[THE RECORDS start]

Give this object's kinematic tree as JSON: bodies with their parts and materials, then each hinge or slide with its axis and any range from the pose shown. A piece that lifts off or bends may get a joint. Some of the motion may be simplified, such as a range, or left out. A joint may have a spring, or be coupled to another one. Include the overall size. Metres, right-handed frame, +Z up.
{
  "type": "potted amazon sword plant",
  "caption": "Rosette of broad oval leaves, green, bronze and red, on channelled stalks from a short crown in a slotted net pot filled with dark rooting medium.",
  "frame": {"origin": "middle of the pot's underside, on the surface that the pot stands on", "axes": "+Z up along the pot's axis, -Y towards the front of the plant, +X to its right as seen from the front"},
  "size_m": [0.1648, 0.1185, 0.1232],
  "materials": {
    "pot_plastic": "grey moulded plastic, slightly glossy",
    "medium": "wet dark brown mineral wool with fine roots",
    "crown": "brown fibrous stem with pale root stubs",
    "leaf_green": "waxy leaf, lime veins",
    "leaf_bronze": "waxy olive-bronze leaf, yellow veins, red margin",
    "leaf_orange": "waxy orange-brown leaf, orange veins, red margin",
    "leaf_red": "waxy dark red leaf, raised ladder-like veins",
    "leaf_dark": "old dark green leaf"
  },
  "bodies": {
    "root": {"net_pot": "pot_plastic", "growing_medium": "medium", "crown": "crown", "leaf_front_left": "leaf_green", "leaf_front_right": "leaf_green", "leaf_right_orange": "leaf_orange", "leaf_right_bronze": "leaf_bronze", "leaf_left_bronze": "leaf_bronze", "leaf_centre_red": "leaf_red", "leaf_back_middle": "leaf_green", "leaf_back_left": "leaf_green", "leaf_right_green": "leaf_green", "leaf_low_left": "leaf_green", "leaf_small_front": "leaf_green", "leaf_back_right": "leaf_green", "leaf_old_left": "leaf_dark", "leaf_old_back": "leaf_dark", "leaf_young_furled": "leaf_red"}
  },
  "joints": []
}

[THE RECORDS end]
[THE RECORDS start]

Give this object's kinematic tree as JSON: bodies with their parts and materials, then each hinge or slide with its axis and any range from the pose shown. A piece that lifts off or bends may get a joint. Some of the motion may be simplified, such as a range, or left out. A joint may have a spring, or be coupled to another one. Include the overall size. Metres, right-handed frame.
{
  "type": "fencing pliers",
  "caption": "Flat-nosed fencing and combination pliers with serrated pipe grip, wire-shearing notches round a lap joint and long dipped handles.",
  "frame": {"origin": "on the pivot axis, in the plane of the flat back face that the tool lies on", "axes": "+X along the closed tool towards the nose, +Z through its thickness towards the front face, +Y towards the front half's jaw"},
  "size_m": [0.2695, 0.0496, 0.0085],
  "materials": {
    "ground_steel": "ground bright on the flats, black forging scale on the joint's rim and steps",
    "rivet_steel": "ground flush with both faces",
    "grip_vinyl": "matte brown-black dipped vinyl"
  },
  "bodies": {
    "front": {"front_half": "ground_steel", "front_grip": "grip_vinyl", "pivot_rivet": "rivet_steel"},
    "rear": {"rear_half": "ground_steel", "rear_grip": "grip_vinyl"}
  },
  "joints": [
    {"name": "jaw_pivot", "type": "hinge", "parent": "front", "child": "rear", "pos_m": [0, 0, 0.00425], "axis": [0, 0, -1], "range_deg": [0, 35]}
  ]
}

[THE RECORDS end]

Search the preceding listing for the word "overall" and pull out every line that holds it.

Give this object's kinematic tree as JSON: bodies with their parts and materials, then each hinge or slide with its axis and any range from the pose shown. A piece that lifts off or bends may get a joint. Some of the motion may be simplified, such as a range, or left out. A joint may have a spring, or be coupled to another one. Include the overall size. Metres, right-handed frame, +Z up.
Give this object's kinematic tree as JSON: bodies with their parts and materials, then each hinge or slide with its axis and any range from the pose shown. A piece that lifts off or bends may get a joint. Some of the motion may be simplified, such as a range, or left out. A joint may have a spring, or be coupled to another one. Include the overall size. Metres, right-handed frame.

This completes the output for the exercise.